I’m writing an RTMP server that needs to handle all the different RTMP message and command types that come down the pipe. Each message has a different overall format (and subformats in some cases), and completely different data, and what happens (and what I respond with) is different depending on both the message that I receive and the current state of the server handling that specific connection.

To make the process testable the general flow flow is:

Received packet -> extract header and packet data -> parse data into message based on header -> process message.

Structs seemed like the best way to describe what data is contained by an individual message (and what’s not contained), and provide optimal pattern matching (especially for serializing messages to send over the wire, since the format of each message in binary form is different).

Not sure if that helps explain correctly why I’m using structs or if I’m just missing something that’s more “Elixir-like” (most of my experience is in C#, with minimal F# and Rust playing).

2 Likes

A networking protocol is classic erlang/BEAM territory :slight_smile: That would be done with gen_fsm and records. Structs are definitely the more elixir way to do it. It might be worthwhile to look at gen_fsm for you. I know there’s some efforts underway to write a new implementation in OTP, mostly because the existing one is skewed toward networking protocols, but that’s not really a problem in your case.

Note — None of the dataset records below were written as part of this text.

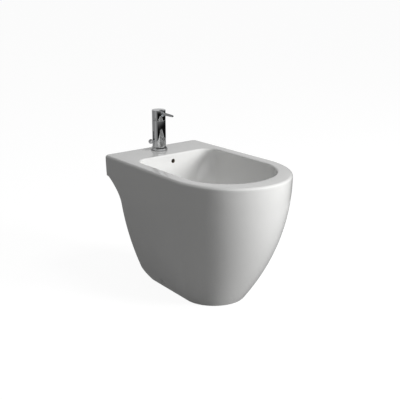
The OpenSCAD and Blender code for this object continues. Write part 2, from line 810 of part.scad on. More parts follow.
// Plug, drawn open: a domed cap, guide fins and the eye that the pivot rod lifts it by.
module plug() {
    color(chrome)
    at_waste() {
        translate([0, 0, plug_lift]) {
            rotate_extrude()
                polygon([[0, seal_z - 1.2], [seal_in_r + 1.5, seal_z - 1.2],
                         [seal_in_r + 1.5, seal_z - 0.1], [seal_in_r, seal_z - 0.1],
                         [seal_in_r, plug_z], [plug_r - 0.5, plug_z],
                         [plug_r, plug_z + 0.5], [plug_r, plug_z + 1.5], [plug_r - 2, plug_z + 2.4],
                         [plug_r - 8, plug_z + 3.6], [0, plug_z + 4.2]]);
            for (a = [45, 135])
                rotate([0, 0, a])
                    box([-fin_reach, -fin_t / 2, -fin_h], [fin_reach, fin_t / 2, seal_z - 1]);
        }
        difference() {
            union() {
                bar(plug_stem_r, loop_z + 6, plug_lift);
                box([-eye_half, -eye_t / 2, loop_z - 8], [eye_half, eye_t / 2, loop_z + 8]);
            }
            bar_y(loop_r, -3, 3, 0, loop_z);
        }
    }
}

module plug_seal() {
    color(rubber)
    at_waste()
    pipe(seal_in_r + 3.7, seal_in_r + run_gap, seal_z + plug_lift, plug_z + plug_lift);
}

// Pivot rod on its ball, drawn with the outer end down.
rod_in = 4;
rod_end = 12;
module pivot_rod() {
    color(steel)
    at_waste()
    translate([0, ball_out, -ball_drop])
    rotate([-rod_tilt, 0, 0]) {
        sphere(r = pivot_ball_r);
        bar_y(rod_r, -ball_out - rod_in, rod_out + rod_end, 0, 0);
    }
}

// Seal that the ball sits in.
module pivot_seal() {
    color(rubber)
    at_waste()
    difference() {
        bar_y(pivot_ball_r, seal_back, ball_out - 2.5, 0, -ball_drop);
        bar_y(rod_way_r, 0, ball_out, 0, -ball_drop);
        translate([0, ball_out, -ball_drop]) sphere(r = pivot_ball_r + run_gap);
    }
}

// Nut over the port, with a lip that holds the ball.
module pivot_nut() {
    color(chrome)
    at_waste()
    difference() {
        bar_y(port_ro + 2.5, ball_out + 1, port_end + 3.5, 0, -ball_drop);
        difference() {
            bar_y(port_ro + run_gap, ball_out, port_end, 0, -ball_drop);
            bar_y(pivot_ball_r, ball_out + 1.5, port_end + 1, 0, -ball_drop);
        }
        bar_y(rod_way_r, ball_out - 1, port_end + 5, 0, -ball_drop);
        translate([0, ball_out, -ball_drop]) sphere(r = pivot_ball_r + run_gap);
    }
}

clamp_z = body_h - lift_rod_drop + 12;
clamp_h = 18;

// Strap that joins the lift rod to the pivot rod, with its row of holes.
module strap() {
    color(steel)
    difference() {
        box([-strap_w / 2, tap_y - strap_t / 2, strap_hole_z - 12],
            [strap_w / 2, tap_y + strap_t / 2, clamp_z + clamp_h + 5]);
        for (i = [0 : 4])
            bar_y(loop_r, tap_y - 5, tap_y + 5, 0, strap_hole_z + 15 * i);
    }
}

// Clamp on the lift rod that the strap is slipped through.
clamp_left = lift_x - lift_rod_r - 3.7;
clamp_half = 4.5;
clamp_screw_r = 2;
clamp_screw_z = clamp_z + clamp_h / 2;
module strap_clamp() {
    color(brass)
    difference() {
        box([clamp_left, tap_y - clamp_half, clamp_z],
            [strap_w / 2 + 3, tap_y + clamp_half, clamp_z + clamp_h]);
        translate([lift_x, tap_y, 0]) bar(lift_rod_r + run_gap, clamp_z - 1, clamp_z + clamp_h + 1);
        box([-strap_w / 2 - run_gap, tap_y - strap_t / 2 - run_gap, clamp_z - 1],
            [strap_w / 2 + run_gap, tap_y + strap_t / 2 + run_gap, clamp_z + clamp_h + 1]);
        bar_x(clamp_screw_r + run_gap, clamp_left - 1, lift_x, tap_y, clamp_screw_z);
    }
}

// Thumb screw that pins the lift rod in the clamp.
module clamp_screw() {
    color(steel) {
        bar_x(clamp_screw_r, clamp_left - 5, lift_x - lift_rod_r - 0.02, tap_y, clamp_screw_z);
        bar_x(clamp_half, clamp_left - 8, clamp_left - 4, tap_y, clamp_screw_z);
    }
}

// ---- Fixings at the foot ----

bracket_l = 44;
bracket_w = 34;
bracket_base_t = 4;
bracket_wall_t = 8;
bracket_h = 34;
bracket_gap = 1.6;
bracket_x = fix_x - china_t - 0.4;
bracket_hole_x = bracket_x - 22;

// Floor bracket: its outer face leans like the china that it backs.
module bracket() {
    color(white_plastic)
    difference() {
        intersection() {
            union() {
                box([bracket_x - bracket_w, fix_y - bracket_l / 2, 0],
                    [bracket_x + 12, fix_y + bracket_l / 2, bracket_base_t]);
                box([bracket_x - bracket_wall_t - 8, fix_y - bracket_l / 2, 0],
                    [bracket_x + 12, fix_y + bracket_l / 2, bracket_h]);
            }
            behind_flank(-china_t * cos(lean_z) - bracket_gap);
        }
        translate([bracket_hole_x, fix_y, 0]) bar(floor_hole_r, -1, bracket_base_t + 1);
        bar_x(side_screw_r + run_gap, bracket_x - 30, bracket_x + 20, fix_y, fixing_z);
    }
}

module bracket_left() mirror([1, 0, 0]) bracket();
module bracket_right() bracket();

// Screws through the china into the brackets.
module side_screws() {
    color(steel)
    for (s = [0, 1])
        mirror([s, 0, 0])
            difference() {
                union() {
                    bar_x(side_screw_r, fix_x - 30, cap_seat_x + 1, fix_y, fixing_z);
                    bar_x(fixing_hole_r + 0.8, cap_seat_x, cap_seat_x + screw_head_h,
                          fix_y, fixing_z);
                }
                box([cap_seat_x + screw_head_h - 1, fix_y - 3, fixing_z - 0.6],
                    [fix_x, fix_y + 3, fixing_z + 0.6]);
            }
}

// Caps over the screws: hollow discs whose faces lie flush with the flank.
module side_caps() {
    color(white_plastic)
    for (s = [0, 1])
        mirror([s, 0, 0])
            difference() {
                intersection() {
                    bar_x(side_cap_r, cap_seat_x, fix_x + 12, fix_y, fixing_z);
                    behind_flank(0);
                }
                bar_x(fixing_hole_r + 1.1, cap_seat_x - 1, cap_seat_x + screw_head_h + 0.3,
                      fix_y, fixing_z);
            }
}

bidet_body();
tap_body();
base_ring();
base_gasket();
cartridge();
cartridge_nut();
cartridge_spindle();
handle_cap();
cap_grub_screw();
lever();
lever_pin();
aerator_collar();
aerator_ball();
aerator_screen();
lift_rod();
lift_knob();
tap_stud();
horseshoe_gasket();
horseshoe_washer();
tap_nut();
waste_flange();
flange_gasket();
waste_body();
body_gasket();
tailpiece();
plug();
plug_seal();
pivot_rod();
pivot_seal();
pivot_nut();
strap();
strap_clamp();
clamp_screw();
bracket_left();
bracket_right();
side_screws();
side_caps();
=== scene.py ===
"""Looks of a floor standing bidet with a mixer tap: its glazed china, metals, plastics and a plain stage."""

import json
import math

import bmesh
import bpy
from mathutils import Matrix, Vector


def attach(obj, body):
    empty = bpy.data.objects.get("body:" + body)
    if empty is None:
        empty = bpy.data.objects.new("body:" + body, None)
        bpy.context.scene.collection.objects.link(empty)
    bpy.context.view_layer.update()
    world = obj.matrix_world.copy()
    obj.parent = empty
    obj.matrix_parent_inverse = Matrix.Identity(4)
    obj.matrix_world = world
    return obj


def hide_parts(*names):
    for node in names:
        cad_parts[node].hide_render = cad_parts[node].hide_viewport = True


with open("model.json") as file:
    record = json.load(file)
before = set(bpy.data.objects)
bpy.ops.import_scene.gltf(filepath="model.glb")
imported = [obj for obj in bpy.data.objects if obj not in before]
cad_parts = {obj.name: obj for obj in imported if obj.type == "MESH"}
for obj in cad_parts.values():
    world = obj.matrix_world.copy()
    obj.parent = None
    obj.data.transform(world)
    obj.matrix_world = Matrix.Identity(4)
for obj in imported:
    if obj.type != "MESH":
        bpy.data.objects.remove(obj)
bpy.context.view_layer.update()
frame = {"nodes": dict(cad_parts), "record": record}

bl_info = {
    "name": "Floor standing bidet",
    "version": (1, 0, 0),
    "blender": (4, 5, 0),
    "location": "View3D > Sidebar > Bidet",
    "description": "Glazed china, metals and stage for a floor standing bidet",
    "category": "Add Mesh",
}

MM = 0.001
WELD = 1e-3


# ---- Values a user would change ----


class BidetChina(bpy.types.PropertyGroup):
    """Sizes of the china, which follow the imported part, and the colour of its glaze."""

    width: bpy.props.FloatProperty(
        name="Width", description="Width over the rim", default=0.36, unit="LENGTH"
    )
    depth: bpy.props.FloatProperty(
        name="Depth", description="Depth from wall to front", default=0.57, unit="LENGTH"
    )
    height: bpy.props.FloatProperty(
        name="Height", description="Height of the rim", default=0.392, unit="LENGTH"
    )
    wall: bpy.props.FloatProperty(
        name="Wall", description="Thickness of the china", default=0.012, unit="LENGTH"
    )
    rim_edge: bpy.props.FloatProperty(
        name="Rim edge", description="Radius of the rim's outer edge", default=0.008, unit="LENGTH"
    )
    bowl_edge: bpy.props.FloatProperty(
        name="Bowl edge", description="Radius of the bowl's soft edge", default=0.005, unit="LENGTH"
    )
    bowl_depth: bpy.props.FloatProperty(
        name="Bowl depth", description="Depth of the bowl below the rim", default=0.145, unit="LENGTH"
    )
    glaze: bpy.props.FloatVectorProperty(
        name="Glaze", description="Colour of the glaze", default=(0.80, 0.80, 0.79),
        subtype="COLOR", min=0, max=1,
    )
    # Bare clay, set darker than bare china as painted shade in the holes, the duct and the hollow underside.
    clay_with_painted_shade: bpy.props.FloatVectorProperty(
        name="Clay", description="Colour of the bare clay", default=(0.38, 0.34, 0.29),
        subtype="COLOR", min=0, max=1,
    )


class BidetMetals(bpy.types.PropertyGroup):
    """Colours of the metals."""

    chrome: bpy.props.FloatVectorProperty(
        name="Chrome", description="Colour of the plating", default=(0.72, 0.73, 0.74),
        subtype="COLOR", min=0, max=1,
    )
    steel: bpy.props.FloatVectorProperty(
        name="Steel", description="Colour of the steel", default=(0.50, 0.50, 0.51),
        subtype="COLOR", min=0, max=1,
    )
    brass: bpy.props.FloatVectorProperty(
        name="Brass", description="Colour of the brass", default=(0.60, 0.44, 0.20),
        subtype="COLOR", min=0, max=1,
    )


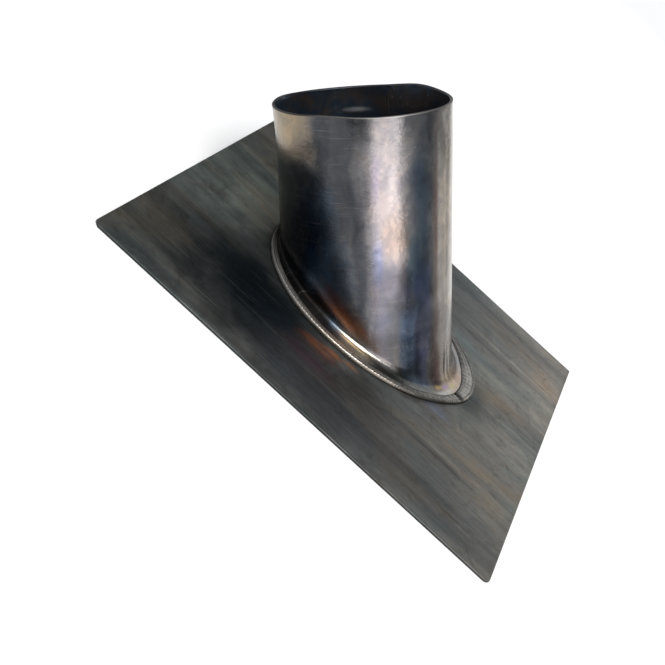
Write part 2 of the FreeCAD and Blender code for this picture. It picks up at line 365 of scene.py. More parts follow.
def make_base_sheet():
    """Section carried round the sheet: out from the hole along the top, over the sheared edge,
    and back underneath. Along each spoke a point lies at a share of the way from the hole's
    oval to the square outline."""
    x, y = sheet_outline(samples=880)
    hole_x = HOLE_MARGIN + BORE / math.cos(PITCH)
    hole_y = HOLE_MARGIN + BORE
    heading = np.arctan2(y, x - FOOT[0])
    spoke = 1 / np.hypot(np.cos(heading) / hole_x, np.sin(heading) / hole_y)
    inner = np.stack([FOOT[0] + spoke * np.cos(heading), spoke * np.sin(heading)], axis=-1)
    outer = np.stack([x, y], axis=-1)
    share = np.linspace(0, 1, 44)
    down = np.array([0, 0.12, 0.5, 0.88, 1])
    tucked_in = np.array([1, 0.3, 0, 0.2, 0.6])
    along = np.concatenate([share[:-1], np.ones(down.size), share[-2::-1]])
    height = np.concatenate([np.full(share.size - 1, LEAD), LEAD * (1 - down),
                             np.zeros(share.size - 1)])
    drawn_in = np.concatenate([np.zeros(share.size - 1), SHEARED_EDGE * tucked_in,
                               np.zeros(share.size - 1)])
    towards = (inner - outer) / np.linalg.norm(inner - outer, axis=1, keepdims=True)
    flat = (inner[:, None] * (1 - along[None, :, None]) + outer[:, None] * along[None, :, None]
            + towards[:, None] * drawn_in[None, :, None])
    unevenness = smooth_noise(flat[..., 0], flat[..., 1], seed=3, shortest=0.03, longest=0.16)
    on_top = (height > LEAD / 2)[None, :]
    z = height[None, :] + np.where(on_top, SHEET_WAVES * unevenness, 0)
    return solid_from_grid("base_sheet_lead", np.dstack([flat, z]))


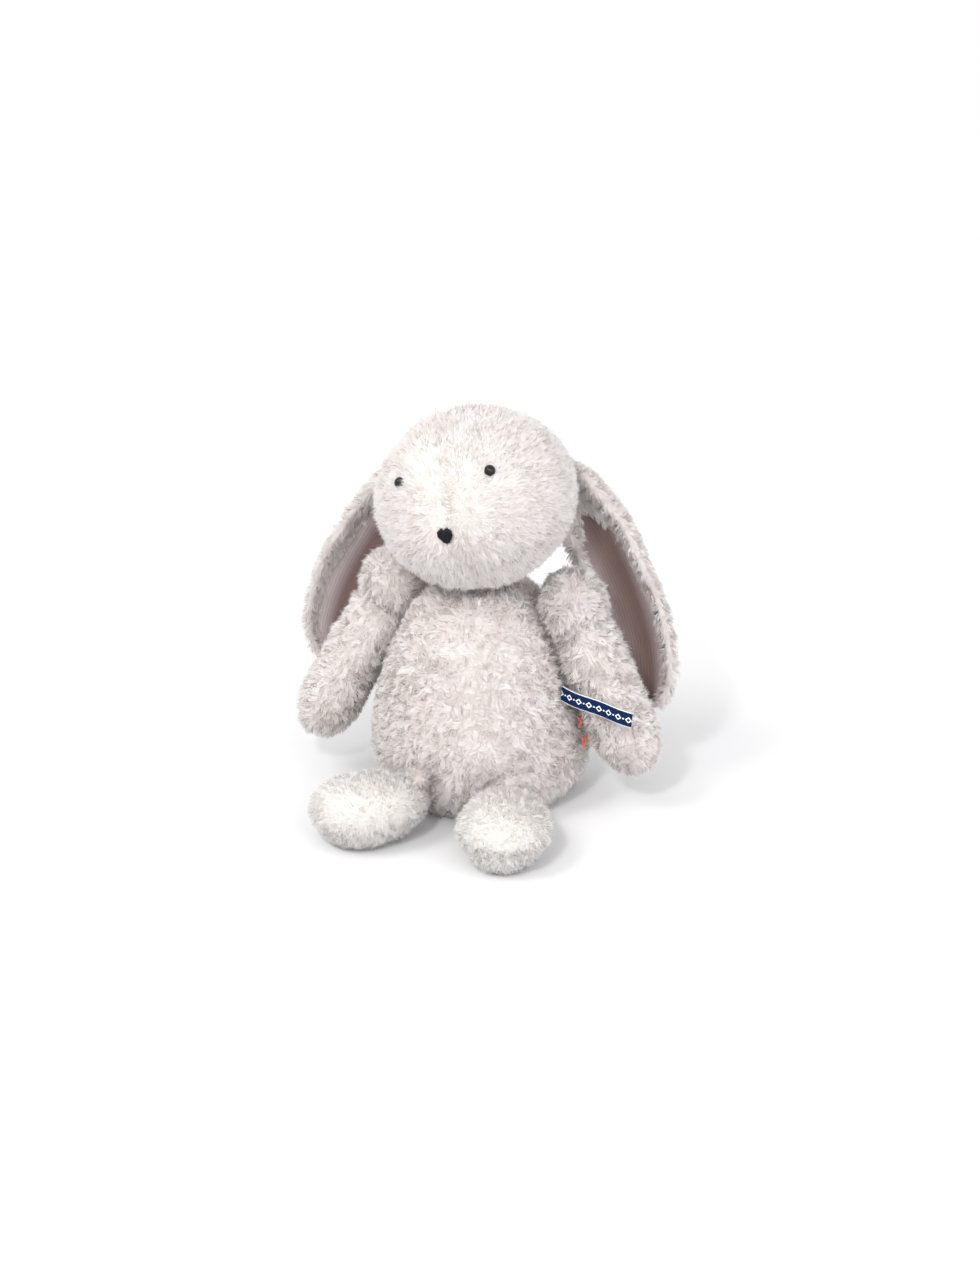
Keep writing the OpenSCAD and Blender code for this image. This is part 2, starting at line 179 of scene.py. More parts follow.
def paintedFloor():
    # matt painted board: even and pale, with no gloss
    material, tree = newMaterial("mattPaintedBoard")
    place = addNode(tree, "ShaderNodeTexCoord")
    grain = addNode(tree, "ShaderNodeTexNoise", {"Scale": 3.0, "Detail": 2.0}, {"Vector": place.outputs["Object"]})
    colour = addNode(tree, "ShaderNodeValToRGB", {"stops": [(0.3, lightSet["floor"]), (0.7, lightSet["floorShade"])]},
                     {"Fac": grain.outputs["Fac"]}).outputs["Color"]
    finishMaterial(tree, addNode(tree, "ShaderNodeBsdfPrincipled", {"Roughness": 0.9, "Specular IOR Level": 0.1},
                                 {"Base Color": colour}))
    return material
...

Helper functions in the module that defines the struct is great in general but “handle” seems a bit too coarse grained. That probably belongs in the gen* server that manages the specific connection. Yeah, back to the original question, that’ll mean a lot of pattern matching function heads, but you really do want low processing overhead in RTMP, so that’s my recommendation.

2 Likes

Yep, that’s a huge reason why I chose Beam for this project :).

The Learn You Some Erlang book was pretty confusing about gen_fsm so I’ll have to revisit it but I guess that’s true. This part of the system really is a big FSM so I probably should understand the gen_fsm stuff proper.

Thanks!

1 Like